Finding new ways to tell different stories about the past is an important part of Adcock’s approach to history. As she once blogged regarding Google Street View’s mapping of Iqaluit, “Even as climate change punctuates our entrance into a new century, the language and imagery of past centuries of exploration still shapes southern perceptions of northern environments. Familiar exploratory gestures and desires can reveal both continuities and discontinuities with the past, which historians are well placed to tease out.”

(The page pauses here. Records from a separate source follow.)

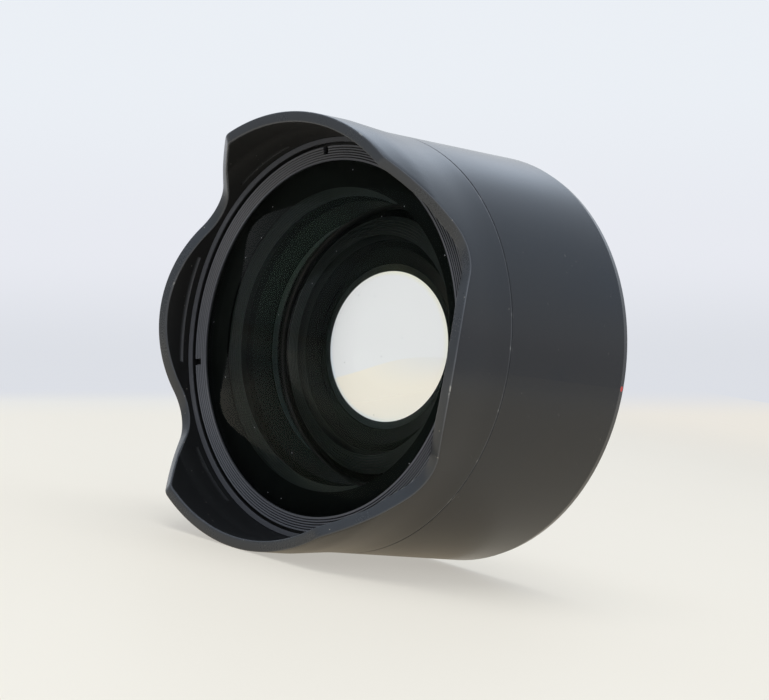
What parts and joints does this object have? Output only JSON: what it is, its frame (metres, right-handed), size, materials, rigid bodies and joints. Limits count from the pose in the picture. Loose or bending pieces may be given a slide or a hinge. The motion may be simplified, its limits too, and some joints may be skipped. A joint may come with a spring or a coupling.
{
  "type": "wide-angle conversion lens",
  "caption": "Round front converter lens with a petal hood, a domed front glass, and a rear bayonet socket with a sprung lock pin and a thumb release.",
  "frame": {"origin": "centre of the mounting flange, the rear face of the bayonet ring", "axes": "+Y along the optical axis towards the rear, so the petals point to -Y; +Z towards the middle of one tall petal, as when the lens is in use; +X towards the index dot, with the release slider on the -X side"},
  "size_m": [0.0802, 0.0538, 0.0804],
  "materials": {
    "satin_black": "satin black anodised",
    "worn_black": "black anodised, rubbed grey at the edge",
    "ring_black": "fine turned, black anodised",
    "flat_black": "flat black",
    "coated_glass": "polished, with a green anti-reflection coating",
    "black_rubber": "moulded",
    "black_felt": "felt",
    "mount_metal": "bright satin plating",
    "bare_brass": "rolled",
    "spring_steel": "bright",
    "screw_steel": "blackened",
    "red_mark": "red enamel"
  },
  "bodies": {
    "lens": {"petal_hood": "satin_black", "outer_barrel": "satin_black", "index_dot": "red_mark", "main_barrel": "satin_black", "front_cell": "worn_black", "front_seal": "black_rubber", "front_retaining_ring": "ring_black", "front_element": "coated_glass", "light_baffle": "flat_black", "shim_ring": "bare_brass", "rear_cell": "flat_black", "doublet_retaining_ring": "flat_black", "doublet_front_element": "coated_glass", "doublet_rear_element": "coated_glass", "rear_element": "coated_glass", "rear_retaining_ring": "ring_black", "rear_cover": "flat_black", "cushion_ring": "black_felt", "bayonet_ring": "mount_metal", "bayonet_springs": "spring_steel", "lock_spring": "spring_steel", "hood_screws": "screw_steel", "cell_set_screws": "screw_steel", "cell_screws": "screw_steel", "bayonet_screws": "screw_steel"},
    "release": {"release_slider": "satin_black", "slider_carrier": "mount_metal", "slider_screw": "screw_steel", "lock_pin": "spring_steel"}
  },
  "joints": [
    {"name": "release_slide", "type": "slide", "parent": "lens", "child": "release", "axis": [0, -1, 0], "range_m": [0, 0.0022], "stiffness_N_per_m": 300, "springref_m": -0.001, "deforming": ["lock_spring"]}
  ]
}
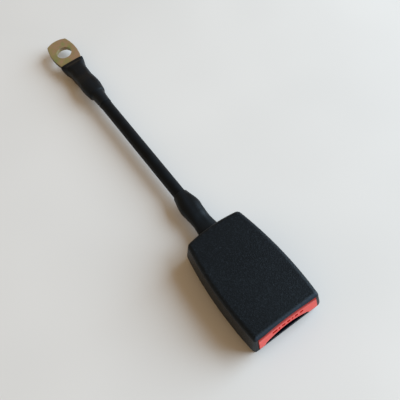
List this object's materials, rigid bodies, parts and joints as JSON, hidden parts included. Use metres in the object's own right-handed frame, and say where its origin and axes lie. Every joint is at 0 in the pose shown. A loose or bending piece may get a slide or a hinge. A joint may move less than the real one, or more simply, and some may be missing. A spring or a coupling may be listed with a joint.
{
  "type": "seat belt buckle",
  "caption": "End-release seat belt buckle on a sheathed wire rope stalk with a flat anchor plate; push button, sprung ejector and swinging latch.",
  "frame": {"origin": "centre of the anchor bolt hole, on the seating face under the anchor plate", "axes": "+Y from the buckle's mouth to the tip of the anchor plate, +Z along the bolt hole's axis, up out of the buckle's broad top face, +X to the right of someone who looks along +Y"},
  "size_m": [0.0494, 0.2759, 0.0223],
  "materials": {
    "cover_plastic": "black moulded plastic with a fine spark-eroded grain",
    "button_plastic": "satin red moulded plastic",
    "ejector_plastic": "black acetal, low sheen",
    "frame_steel": "bright zinc plated pressed steel",
    "latch_steel": "hardened steel, tumbled",
    "pin_steel": "bright drawn steel",
    "spring_steel": "patented spring wire",
    "rivet_steel": "zinc plated steel",
    "screw_steel": "black zinc plated steel",
    "rope_steel": "stranded galvanised wire",
    "ferrule_alloy": "pressed aluminium alloy",
    "sheath_plastic": "black extruded plastic tube, satin",
    "shrink_sleeve": "black heat shrink tube, satin",
    "yellow_zinc": "yellow passivated zinc on pressed steel, faintly iridescent"
  },
  "bodies": {
    "buckle": {"upper_cover": "cover_plastic", "lower_cover": "cover_plastic", "cover_screws": "screw_steel", "frame": "frame_steel", "latch_pin": "pin_steel", "button_springs": "spring_steel", "latch_spring": "spring_steel", "ejector_spring": "spring_steel", "head_bush": "rivet_steel", "head_keeper": "rivet_steel", "head_rivet": "rivet_steel", "wire_rope": "rope_steel", "cable_sheath": "sheath_plastic", "head_ferrule": "ferrule_alloy", "anchor_ferrule": "ferrule_alloy", "head_sleeve": "shrink_sleeve", "anchor_sleeve": "shrink_sleeve", "anchor_bush": "rivet_steel", "anchor_keeper": "rivet_steel", "anchor_rivet": "rivet_steel", "anchor_plate": "yellow_zinc"},
    "button": {"release_button": "button_plastic"},
    "latch": {"latch": "latch_steel"},
    "ejector": {"ejector": "ejector_plastic"}
  },
  "joints": [
    {"name": "button_press", "type": "slide", "parent": "buckle", "child": "button", "axis": [0, 1, 0], "range_m": [0, 0.006], "stiffness_N_per_m": 900, "springref_m": -0.008, "deforming": ["button_springs"]},
    {"name": "latch_swing", "type": "hinge", "parent": "buckle", "child": "latch", "pos_m": [0, -0.2228, 0.0062], "axis": [-1, 0, 0], "range_deg": [0, 11.5], "stiffness_Nm_per_rad": 0.3, "springref_deg": -5.73, "deforming": ["latch_spring"]},
    {"name": "ejector_slide", "type": "slide", "parent": "buckle", "child": "ejector", "axis": [0, 1, 0], "range_m": [0, 0.011], "stiffness_N_per_m": 500, "springref_m": -0.008, "deforming": ["ejector_spring"]}
  ],
  "couplings": [
    {"joint": "latch_swing", "follows": "button_press", "rad_per_m": 33.45}
  ]
}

Reflecting on her work, Adcock adds that “one thing I try to communicate through my writing and my teaching is that, contrary to popular belief, Canadian history isn’t boring! It’s endlessly fascinating, if you can only convey stories in ways that set students’ and readers’ imaginations alight. I spend a lot of time choosing good stories and thinking about the best ways to present them…Explorers, like ghosts, pirates, and cowboys, are a topic of perennial fascination for many. The challenge here is to use this pre-existing interest to introduce readers to stories arising from contemporary academic research into exploration, which often interprets cross-cultural encounters and the contributions of Indigenous actors rather differently from older, better-known histories.”